Parallelized fluorescence lifetime imaging microscopy (FLIM) based on photon reassignment

Abstract

We propose a novel parallelized fluorescence lifetime imaging microscopy (FLIM) method based on photon reassignment with a detector array and time-correlated single photon counting (TCSPC) array. The detector array composed of seven avalanche photon diodes (APDs) substitutes for original pinhole and detector to constitute an imaging scanning microscopy (ISM) system. The introduction of parallel detection can solve the pile-up effect caused by the dead-time in TCSPC measurement, which can enhance the effective photon detection efficiency and notably increase the fluorescence lifetime imaging speed. More importantly, the resolution and signal–noise ratio (SNR) can be enhanced based on photon reassignment.
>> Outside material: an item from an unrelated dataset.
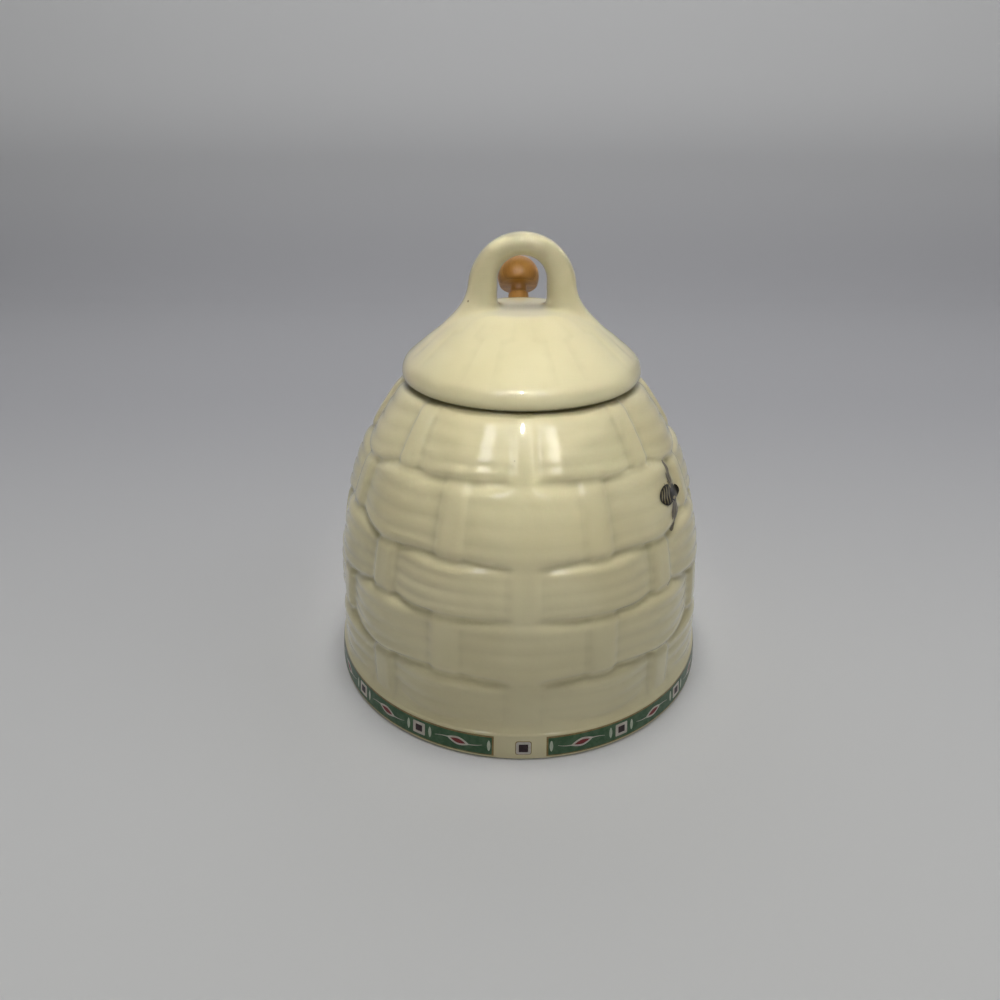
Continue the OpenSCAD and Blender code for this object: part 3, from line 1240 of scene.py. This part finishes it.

The simulation results embody the superiority of our FLIM system, and the experiments with different samples validate the improvement of the resolution and speed of fluorescence lifetime imaging. The experiment results show that the resolution of our method is enhanced by a factor of 1.5 and the imaging speed can be at least increased by a factor of 2.5 compared with conventional confocal TCSPC FLIM system. We envision that the proposed FLIM method based on parallel detection will allow for super-resolution fluorescence lifetime real-time imaging of live cell.